The menu is also classic steakhouse. Classic cuts of beef, classic sauces. classic sides. Not a ton of creativity on display in the menu, and that’s okay – there’s definitely a place for the classics.

I’m not sure if it’s still available, but when we visited we had the After Eight menu – three courses from a slightly reduced menu and unlimited wine from a choice of four (a Spanish cava, a Chilean chardonnay, and Californian pinot noir and cabernet sauvignon the night we were there, all very nice). At $80 per person it’s an excellent deal.

Tuna “poke” – really a tartar, with pickled watermelon radish, charred avocado, lotus root crisps and a wasabi emulsion.

Bacon salad.

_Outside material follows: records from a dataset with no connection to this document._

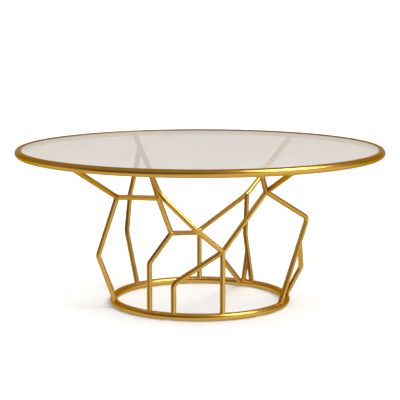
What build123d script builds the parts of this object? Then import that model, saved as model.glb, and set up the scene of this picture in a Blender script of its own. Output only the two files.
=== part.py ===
"""Round coffee table: a glass disc in a tube rim, on a cage of bent and welded tube.

The frame is one weldment of gilded steel tube: a rebated rim, a floor ring, and irregular
bent rods between them. The glass disc drops into the rim's rebate, on clear bumpers.

Frame: millimetres, +Z up, origin on the floor under the middle of the table.
Bearings are in degrees, counter-clockwise seen from above, from +X. -Y is the front.
"""
from build123d import *
import math
import os

os.makedirs("parts", exist_ok=True)

# ---------------------------------------------------------------- overall sizes
table_diameter = 1067.0     # outside of the rim
table_height = 457.0        # floor to the top of the rim
base_ring_diameter = 527.0  # outside of the floor ring

# ---------------------------------------------------------------- tubes
rim_tube_diameter = 22.2
rim_tube_wall = 1.6
base_tube_diameter = 20.0
base_tube_wall = 1.6
rod_diameter = 15.0
rod_wall = 1.5
weld_build_up = 0.8         # how far a ground weld stands proud of the rods it joins
cope_gap = 0.02             # fit-up gap between a coped end and the rod it meets
sharp_bend = 15.0           # centreline radius of the sharpest bends in a rod
tight_bend = 26.0           # the usual hand bend
easy_bend = 60.0            # a swept bend
drain_hole_diameter = 4.0   # lets plating solution out of the two rings

# ---------------------------------------------------------------- glass and its seat
glass_thickness = 6.0
glass_edge_round = 1.0
glass_edge_gap = 0.5        # all round, between the glass and the rebate's wall
rebate_lip = 6.3            # from the rim tube's centreline in to the rebate's wall
rebate_rise = 1.7           # from the rim tube's centre up to the rebate's ledge
rod_ledge_clearance = 0.3   # from the weld on a rod's upper end to the ledge
bumper_count = 6
bumper_thickness = 1.0
bumper_length = 30.0
bumper_ledge_margin = 0.5   # bumper's inner edge to the ledge's inner edge

# ---------------------------------------------------------------- floor glides
pad_count = 6
pad_thickness = 1.5         # floor to the underside of the base ring
pad_width = 12.0
pad_length = 24.0
pad_flank = 1.5             # how far a pad's sides come up round the tube
first_pad_bearing = 10.0
first_bumper_bearing = 15.0
drain_bearings = (40.0, 220.0)

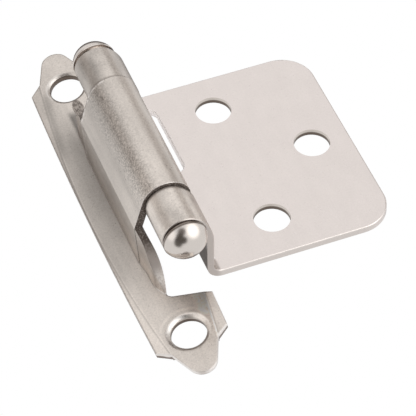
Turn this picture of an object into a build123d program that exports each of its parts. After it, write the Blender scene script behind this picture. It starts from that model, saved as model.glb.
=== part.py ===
from build123d import *
import os
from math import acos, asin, atan2, cos, degrees, radians, sin, sqrt, tan

# Self-closing cabinet door hinge, wrap-round pattern, in millimetres.
# The hinge is modelled about its pin first: the pin axis is Z, +Y runs back to the cabinet frame,
# the frame leaf lies on the +X side and the door leaf on the -X side. At the end everything is moved
# so that the origin lies midway between the two frame screws, on the plane that meets the cabinet.

# Frame leaf: one stamped sheet with two screw ears, a rise and the rolled barrel
frame_sheet = 1.25
pin_height = 12.3            # cabinet face to pin axis
screw_line_offset = 4.6      # pin axis to the line of the two frame screws
screw_spacing = 54.2
screw_hole_r = 2.75
countersink_r = 3.25
countersink_depth = 0.4
rim_round = 0.8              # rounding of the countersink's rim
leaf_length = 69.9           # tip to tip
ear_half_width = 5.68        # screw line to the side edges at the shoulders
edge_bow = 0.5               # how far the side edges swell out at mid-length
shoulder_outer_z = 28.3      # where the side edge turns into the shoulder
shoulder_inner_z = 29.7      # where the shoulder meets the rounded tip
lobe_half_width = 3.75
tip_radius = 2.25
lobe_lift = 0.6              # the tips are thinned from behind by this much
lobe_lift_start = 29.95
lobe_lift_run = 0.5
bevel_width_end = 1.75       # coined bevel along the side edges, wide at the shoulders
bevel_width_middle = 0.25
bevel_drop = 0.35
bend_offset = 6.6            # pin axis to the foot of the rise, on the leaf's front face
rise_lean = 5.8              # degrees that the rise leans to the pin
kink_depth = 2.96            # pin axis to the kink in the rise, measured toward the cabinet
barrel_radius = 3.9
barrel_length = 23.8
ear_edge_inner = (4.2, 20.05)  # the ear's edge beside the knuckle: from here
ear_edge_outer_z = 21.85       # to this height at the ear's side edge
lip_straight_z = 10.8        # the lip beside the knuckle starts to curve in here
lip_end_z = 19.0
lip_waist = (6.18, 14.6)     # outer foot of the lip and height where its curve eases
lip_hook = (6.02, 17.2)      # and where it turns in to its end
lip_swell = 0.15             # the lip is thicker than the sheet at its hook by this much
lip_end_foot = 5.35          # outer foot where the lip runs out
lip_end_width = 0.25
lip_shoulder = (16.2, 6.0)   # height and depth of a point on the lip's sloping top edge

# Door leaf: one bent sheet with the screw plate, the wall and two rolled knuckles
door_sheet = 1.15
plate_depth = 10.1           # pin axis to the plate's front face
wall_offset = 4.75           # pin axis to the wall's outer face
wall_curl_depth = 3.0        # where the wall starts to curl over to the knuckle
bend_radius = 1.4
knuckle_radius = 3.45
knuckle_seam = 0.3
door_leaf_length = 38.4
plate_reach = 34.6           # pin axis to the plate's far edge
plate_corner_radius = 5.4
door_hole_r = 2.85
near_hole_offset = 16.8      # pin axis to the two holes nearer the pin
near_hole_spacing = 24.4
far_hole_offset = 28.5
barrel_play = 0.7            # barrel to the bottom of the gap between the knuckles
gap_corner = 1.0
slot_near = 5.6              # pin axis to the near edge of the slot in the plate
slot_far = 8.3
slot_start = 1.9             # the slot runs below mid-height, from here
slot_end = 16.0              # to here
knuckle_gap = 0.2            # barrel end to knuckle
plate_edge_round = 0.25

# Pin, ball tips, bushes and spring
pin_radius = 1.5
running_gap = 0.05
bush_length = 2.8
groove_radius = 3.0
groove_width = 0.4
ball_radius = 3.45
ball_rim = 0.25              # band under the dome
rim_nick = 0.06              # fine line between the band and the dome
upper_dome = 2.5             # height of the domes
lower_dome = 2.7
tip_bore_depth = 0.9         # how far the pin reaches into the ball beyond the knuckle
wire_diameter = 0.8
coil_gap = 0.2               # pin to the inside of the coil
coil_pitch = 1.6
spring_end_gap = 0.3
tang_clearance = 0.04
leg_overhang = 0.4           # how far the spring's fixed leg stands out of the barrel
leg_play = 0.4               # width of the barrel's seam beyond the leg's own thickness
leg_touch = 0.02             # fixed leg to the roll's end, which it bears on

over_close = 10.3            # degrees that the spring folds the door leaf past flat

flat_front = pin_height - frame_sheet
barrel_bore = barrel_radius - frame_sheet
knuckle_bore = knuckle_radius - door_sheet
barrel_end = barrel_length / 2
knuckle_start = barrel_end + knuckle_gap
knuckle_end = door_leaf_length / 2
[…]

I have to admit I was surprised by this. By bacon salad I was expecting some greens and some slices of lovely crispy bacon. What arrived was a huge slab of truly excellent belly bacon, with a complex burnt-caramel, orange and bourbon gastrique and some completely anomalous sprigs of Thai basil. This is manly steakhouse food taken to the next level.

Eye fillet, gorgonzola sauce, applewood smoked bacon. Cooked to an accurate medium rare, perfectly tender as eye fillet should be, the sauce was heftily blue-cheesy without being overpowering.

Eye fillet again, with a coffee rub and a pleasantly warm ancho butter drizzle and topped with a giant pile of crispy onion strips. I haven’t seen that much fried alium as a garnish since the ’90s, I think. It was a retro joy to go through.

We had side dishes of grilled mushrooms (simple, classic, delicious) and hash browns (sadly rather soggy and the least exciting dish of the meal. We should probably have gone with the fries, but were trying to eat things we couldn’t get at home, hence hash browns.). And with that we were quite full.

Unable to fit dessert, our excellent waitress insisted that it be packed for us to take home.

A very nice chocolate cake with a Bailey’s flavoured chcolate mousse filling and chocolate ganache. Mr. Cow was impressed.

Overall it was a classic steakhouse experience. Really good beef, well cooked, tasty sauces, very nice surrounds and excellent service.